THE PROBLEM: Each line in the entries below that holds the string "picture" is to be listed.

------ EXERCISE MATERIALS

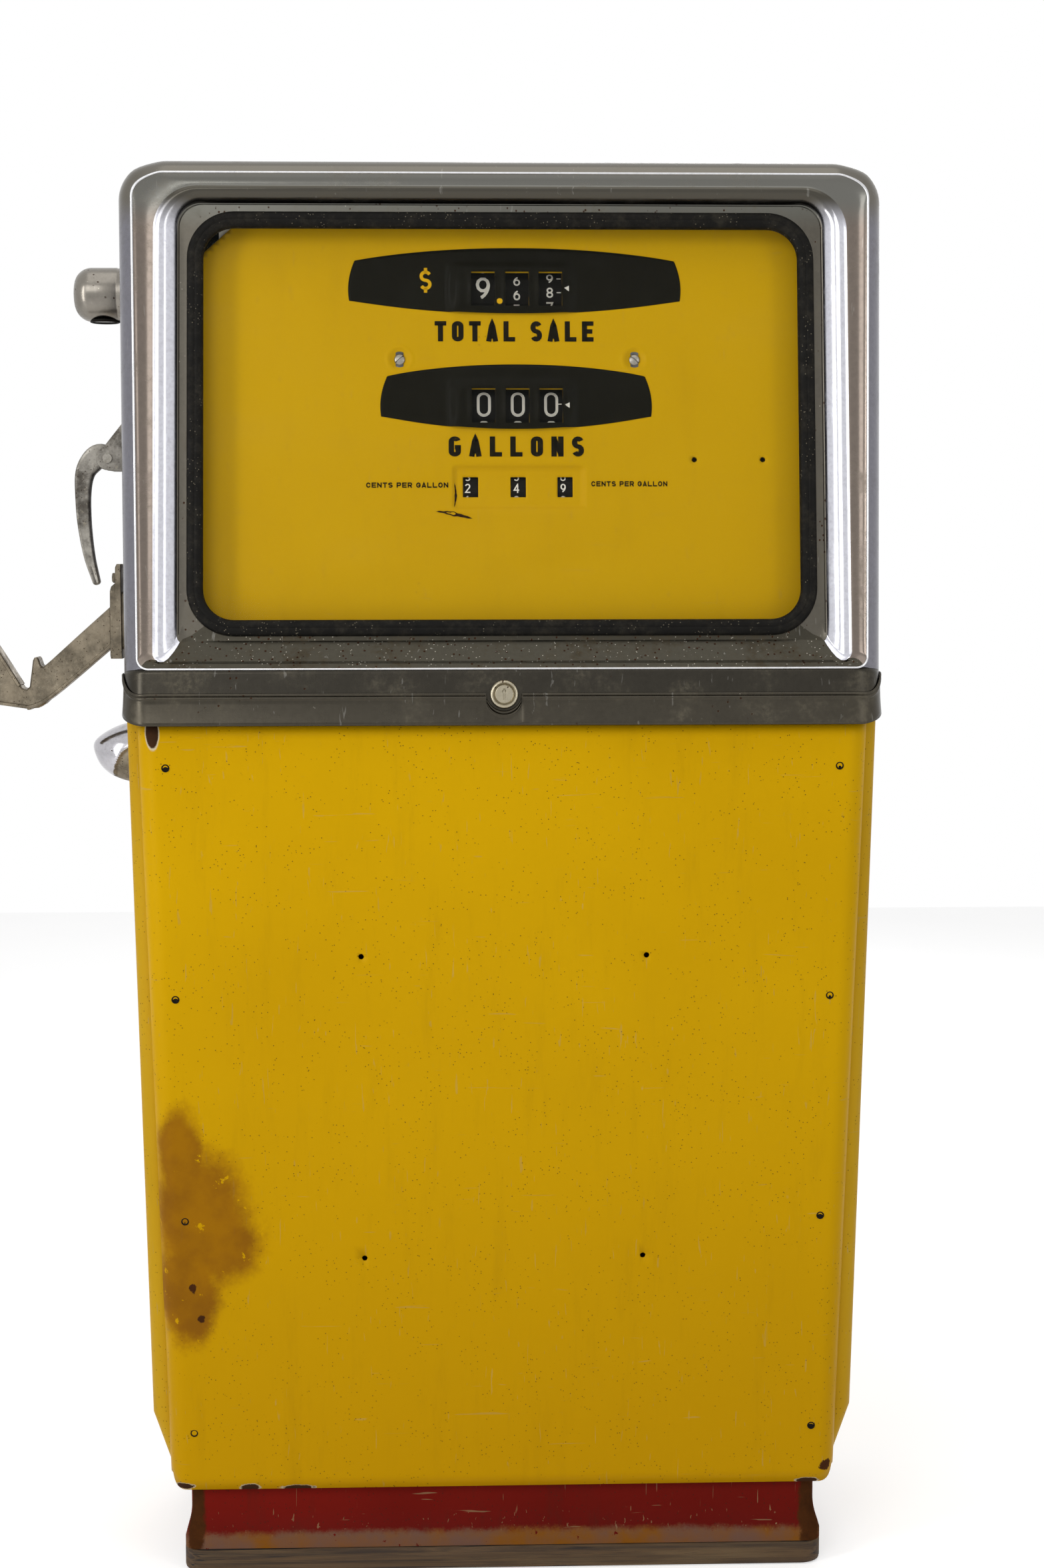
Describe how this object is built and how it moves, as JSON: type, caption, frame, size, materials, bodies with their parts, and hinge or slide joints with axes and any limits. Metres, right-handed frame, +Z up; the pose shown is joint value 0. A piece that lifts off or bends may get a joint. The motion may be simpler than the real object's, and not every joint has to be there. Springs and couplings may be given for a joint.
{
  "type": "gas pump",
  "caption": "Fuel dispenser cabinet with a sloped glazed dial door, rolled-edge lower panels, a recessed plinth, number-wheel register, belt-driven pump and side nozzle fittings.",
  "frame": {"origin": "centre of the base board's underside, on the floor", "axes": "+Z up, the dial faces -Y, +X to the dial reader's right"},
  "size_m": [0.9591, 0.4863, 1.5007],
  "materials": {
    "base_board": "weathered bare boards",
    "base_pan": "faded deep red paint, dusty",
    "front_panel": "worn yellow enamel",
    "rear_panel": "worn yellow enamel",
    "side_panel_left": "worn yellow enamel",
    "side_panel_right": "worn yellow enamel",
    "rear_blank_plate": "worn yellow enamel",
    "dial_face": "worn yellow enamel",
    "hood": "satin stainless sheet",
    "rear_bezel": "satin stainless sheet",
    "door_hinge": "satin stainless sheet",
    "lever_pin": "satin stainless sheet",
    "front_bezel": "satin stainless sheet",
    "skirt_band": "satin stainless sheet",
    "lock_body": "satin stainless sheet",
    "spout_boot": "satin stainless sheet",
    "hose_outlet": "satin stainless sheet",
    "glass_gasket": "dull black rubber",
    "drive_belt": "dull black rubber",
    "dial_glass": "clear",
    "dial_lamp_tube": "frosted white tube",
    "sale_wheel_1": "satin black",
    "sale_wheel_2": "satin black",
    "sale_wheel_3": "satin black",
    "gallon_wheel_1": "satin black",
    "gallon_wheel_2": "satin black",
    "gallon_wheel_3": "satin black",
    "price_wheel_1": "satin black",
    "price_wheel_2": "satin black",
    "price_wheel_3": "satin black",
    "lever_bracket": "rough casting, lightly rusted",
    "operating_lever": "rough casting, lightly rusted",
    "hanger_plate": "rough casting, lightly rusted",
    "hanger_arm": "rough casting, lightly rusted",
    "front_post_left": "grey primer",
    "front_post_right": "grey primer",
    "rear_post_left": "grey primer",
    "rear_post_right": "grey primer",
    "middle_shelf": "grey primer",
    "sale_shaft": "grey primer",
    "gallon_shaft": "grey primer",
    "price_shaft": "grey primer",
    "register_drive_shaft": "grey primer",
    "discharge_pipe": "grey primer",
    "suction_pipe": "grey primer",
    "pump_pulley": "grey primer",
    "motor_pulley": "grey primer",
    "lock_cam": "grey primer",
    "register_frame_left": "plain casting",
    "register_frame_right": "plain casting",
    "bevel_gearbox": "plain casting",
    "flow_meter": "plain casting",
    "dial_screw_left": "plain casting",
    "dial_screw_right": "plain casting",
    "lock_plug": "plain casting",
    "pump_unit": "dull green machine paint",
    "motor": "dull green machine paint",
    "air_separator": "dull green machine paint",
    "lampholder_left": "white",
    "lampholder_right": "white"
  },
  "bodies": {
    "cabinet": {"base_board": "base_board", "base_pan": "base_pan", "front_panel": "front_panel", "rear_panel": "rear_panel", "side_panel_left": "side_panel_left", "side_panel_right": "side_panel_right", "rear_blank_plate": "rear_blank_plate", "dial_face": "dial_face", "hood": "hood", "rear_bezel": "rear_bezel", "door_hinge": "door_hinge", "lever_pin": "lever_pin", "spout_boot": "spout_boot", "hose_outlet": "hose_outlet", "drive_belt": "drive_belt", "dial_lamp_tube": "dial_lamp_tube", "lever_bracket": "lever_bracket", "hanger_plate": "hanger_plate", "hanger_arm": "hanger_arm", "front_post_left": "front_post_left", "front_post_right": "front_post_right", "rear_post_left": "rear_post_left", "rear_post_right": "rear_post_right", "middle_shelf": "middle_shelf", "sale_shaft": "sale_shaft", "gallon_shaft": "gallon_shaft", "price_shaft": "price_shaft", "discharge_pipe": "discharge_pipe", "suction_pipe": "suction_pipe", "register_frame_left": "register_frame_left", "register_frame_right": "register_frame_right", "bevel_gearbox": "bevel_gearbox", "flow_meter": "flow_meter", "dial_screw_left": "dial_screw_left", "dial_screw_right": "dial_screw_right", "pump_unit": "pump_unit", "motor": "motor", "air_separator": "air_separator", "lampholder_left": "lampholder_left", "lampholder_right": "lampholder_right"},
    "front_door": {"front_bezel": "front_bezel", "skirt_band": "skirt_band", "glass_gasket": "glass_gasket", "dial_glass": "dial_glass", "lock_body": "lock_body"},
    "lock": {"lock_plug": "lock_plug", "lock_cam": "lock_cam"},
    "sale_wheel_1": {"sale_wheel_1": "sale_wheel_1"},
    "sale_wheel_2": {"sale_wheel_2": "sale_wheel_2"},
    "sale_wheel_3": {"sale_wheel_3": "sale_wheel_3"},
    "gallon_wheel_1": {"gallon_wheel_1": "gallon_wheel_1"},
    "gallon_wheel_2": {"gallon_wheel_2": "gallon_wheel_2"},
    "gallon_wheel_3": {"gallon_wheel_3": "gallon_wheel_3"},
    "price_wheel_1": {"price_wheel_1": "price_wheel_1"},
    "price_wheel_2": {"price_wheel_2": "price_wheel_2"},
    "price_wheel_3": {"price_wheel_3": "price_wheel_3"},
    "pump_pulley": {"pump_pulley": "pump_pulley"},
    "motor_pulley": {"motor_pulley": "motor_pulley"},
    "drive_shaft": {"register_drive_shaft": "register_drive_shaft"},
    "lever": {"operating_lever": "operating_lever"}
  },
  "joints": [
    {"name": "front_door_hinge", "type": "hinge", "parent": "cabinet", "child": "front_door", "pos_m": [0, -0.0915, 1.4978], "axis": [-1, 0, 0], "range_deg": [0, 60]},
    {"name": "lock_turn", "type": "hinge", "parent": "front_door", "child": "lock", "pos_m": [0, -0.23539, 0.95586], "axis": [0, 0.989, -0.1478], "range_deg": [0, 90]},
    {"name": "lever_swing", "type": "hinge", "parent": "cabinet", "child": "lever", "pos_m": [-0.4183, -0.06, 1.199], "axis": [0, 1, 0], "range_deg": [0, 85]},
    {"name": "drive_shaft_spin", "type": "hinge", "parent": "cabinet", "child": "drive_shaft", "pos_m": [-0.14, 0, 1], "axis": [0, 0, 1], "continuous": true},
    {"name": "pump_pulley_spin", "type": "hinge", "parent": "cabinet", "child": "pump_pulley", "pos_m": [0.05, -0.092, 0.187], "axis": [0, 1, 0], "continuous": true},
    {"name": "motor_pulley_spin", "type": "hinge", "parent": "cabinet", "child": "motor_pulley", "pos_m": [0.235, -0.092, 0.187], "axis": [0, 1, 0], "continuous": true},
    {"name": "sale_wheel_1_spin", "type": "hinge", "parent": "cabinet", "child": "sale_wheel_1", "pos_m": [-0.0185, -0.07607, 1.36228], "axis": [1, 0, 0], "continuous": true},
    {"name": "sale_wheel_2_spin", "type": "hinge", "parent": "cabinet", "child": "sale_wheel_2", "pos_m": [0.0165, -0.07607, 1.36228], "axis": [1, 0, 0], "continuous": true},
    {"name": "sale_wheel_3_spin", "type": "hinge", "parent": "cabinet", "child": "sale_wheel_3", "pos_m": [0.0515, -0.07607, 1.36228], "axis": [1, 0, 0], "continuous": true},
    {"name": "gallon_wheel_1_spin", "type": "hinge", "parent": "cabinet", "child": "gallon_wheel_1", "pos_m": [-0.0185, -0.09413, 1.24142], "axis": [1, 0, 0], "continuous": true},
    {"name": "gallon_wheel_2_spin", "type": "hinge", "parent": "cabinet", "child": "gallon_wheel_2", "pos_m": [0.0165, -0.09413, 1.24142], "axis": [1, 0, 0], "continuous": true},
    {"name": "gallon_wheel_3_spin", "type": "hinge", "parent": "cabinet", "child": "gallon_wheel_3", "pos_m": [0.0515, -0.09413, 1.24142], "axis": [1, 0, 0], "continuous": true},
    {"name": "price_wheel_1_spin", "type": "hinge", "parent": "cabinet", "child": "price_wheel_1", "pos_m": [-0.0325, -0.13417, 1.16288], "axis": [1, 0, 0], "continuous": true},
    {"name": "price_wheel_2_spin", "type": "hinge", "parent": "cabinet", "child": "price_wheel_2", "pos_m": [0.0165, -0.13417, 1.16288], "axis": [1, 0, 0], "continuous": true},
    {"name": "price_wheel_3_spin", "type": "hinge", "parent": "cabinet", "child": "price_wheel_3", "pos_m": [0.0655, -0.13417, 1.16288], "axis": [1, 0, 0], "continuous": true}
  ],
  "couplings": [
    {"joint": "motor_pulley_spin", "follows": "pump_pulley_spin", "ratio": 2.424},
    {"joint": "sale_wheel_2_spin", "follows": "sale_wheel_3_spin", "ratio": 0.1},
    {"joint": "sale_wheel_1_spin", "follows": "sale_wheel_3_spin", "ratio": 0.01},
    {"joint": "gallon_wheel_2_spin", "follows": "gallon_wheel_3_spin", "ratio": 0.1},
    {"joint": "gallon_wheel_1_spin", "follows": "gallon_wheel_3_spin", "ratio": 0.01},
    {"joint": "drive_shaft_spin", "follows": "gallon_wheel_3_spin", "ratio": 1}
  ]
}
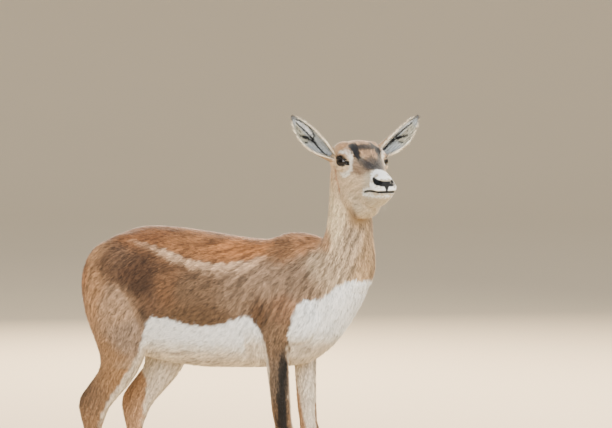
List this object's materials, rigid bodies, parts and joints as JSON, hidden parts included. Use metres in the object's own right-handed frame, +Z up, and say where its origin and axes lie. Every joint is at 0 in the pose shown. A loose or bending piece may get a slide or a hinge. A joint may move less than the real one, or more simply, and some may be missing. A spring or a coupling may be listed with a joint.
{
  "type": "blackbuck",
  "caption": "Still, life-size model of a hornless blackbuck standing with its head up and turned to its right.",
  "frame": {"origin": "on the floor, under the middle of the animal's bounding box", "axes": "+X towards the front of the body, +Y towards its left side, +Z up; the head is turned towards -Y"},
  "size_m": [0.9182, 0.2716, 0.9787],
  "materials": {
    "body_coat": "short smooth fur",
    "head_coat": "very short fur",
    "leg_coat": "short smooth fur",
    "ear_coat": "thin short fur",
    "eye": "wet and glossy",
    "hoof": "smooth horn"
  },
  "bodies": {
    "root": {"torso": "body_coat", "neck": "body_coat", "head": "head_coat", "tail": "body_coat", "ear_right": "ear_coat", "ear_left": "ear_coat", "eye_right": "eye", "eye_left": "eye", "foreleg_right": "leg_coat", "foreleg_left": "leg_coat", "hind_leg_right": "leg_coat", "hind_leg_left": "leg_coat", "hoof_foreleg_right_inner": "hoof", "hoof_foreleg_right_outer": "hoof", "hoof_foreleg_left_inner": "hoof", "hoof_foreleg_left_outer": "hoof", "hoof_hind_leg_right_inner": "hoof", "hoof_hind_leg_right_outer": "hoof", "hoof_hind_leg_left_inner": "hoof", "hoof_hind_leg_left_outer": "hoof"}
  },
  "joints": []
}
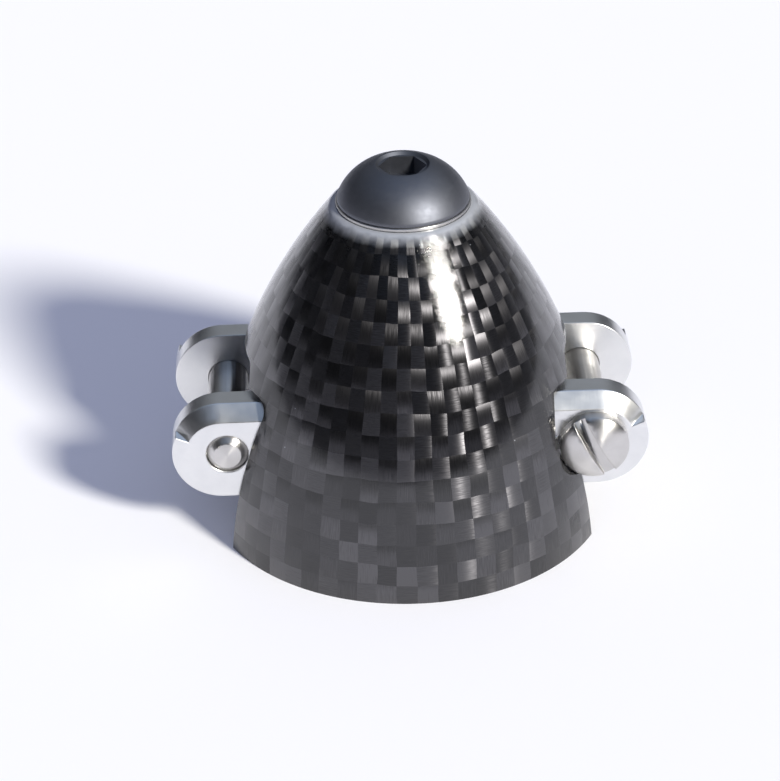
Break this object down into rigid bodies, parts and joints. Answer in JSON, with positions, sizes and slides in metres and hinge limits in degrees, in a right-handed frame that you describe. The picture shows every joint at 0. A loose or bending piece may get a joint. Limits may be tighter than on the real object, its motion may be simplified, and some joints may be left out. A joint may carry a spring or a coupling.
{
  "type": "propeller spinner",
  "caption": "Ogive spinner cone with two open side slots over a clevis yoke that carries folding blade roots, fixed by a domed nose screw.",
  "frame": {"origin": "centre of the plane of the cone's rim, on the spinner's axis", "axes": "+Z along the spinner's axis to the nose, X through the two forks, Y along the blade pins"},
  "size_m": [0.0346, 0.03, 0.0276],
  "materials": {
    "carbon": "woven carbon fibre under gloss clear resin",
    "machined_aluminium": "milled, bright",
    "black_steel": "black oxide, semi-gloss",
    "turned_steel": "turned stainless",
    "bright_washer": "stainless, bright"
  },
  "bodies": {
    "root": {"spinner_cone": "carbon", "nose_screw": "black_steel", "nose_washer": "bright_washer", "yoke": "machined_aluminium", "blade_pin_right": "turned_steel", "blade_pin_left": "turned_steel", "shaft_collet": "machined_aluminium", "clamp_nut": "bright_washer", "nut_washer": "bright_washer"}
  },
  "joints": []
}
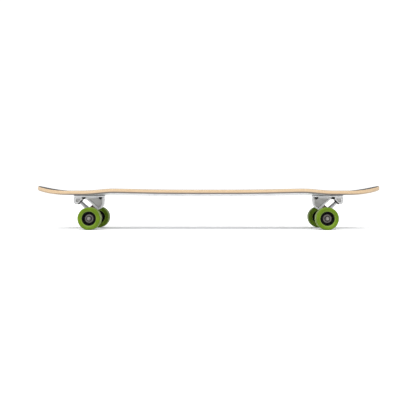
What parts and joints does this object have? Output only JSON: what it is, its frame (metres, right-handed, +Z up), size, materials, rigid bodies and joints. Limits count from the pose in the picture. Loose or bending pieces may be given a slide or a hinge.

------------

SOLUTION TO THIS TASK:
Break this object down into rigid bodies, parts and joints. Answer in JSON, with positions, sizes and slides in metres and hinge limits in degrees, in a right-handed frame that you describe. The picture shows every joint at 0. A loose or bending piece may get a joint. Limits may be tighter than on the real object, its motion may be simplified, and some joints may be left out. A joint may carry a spring or a coupling.
What parts and joints does this object have? Output only JSON: what it is, its frame (metres, right-handed, +Z up), size, materials, rigid bodies and joints. Limits count from the pose in the picture. Loose or bending pieces may be given a slide or a hinge.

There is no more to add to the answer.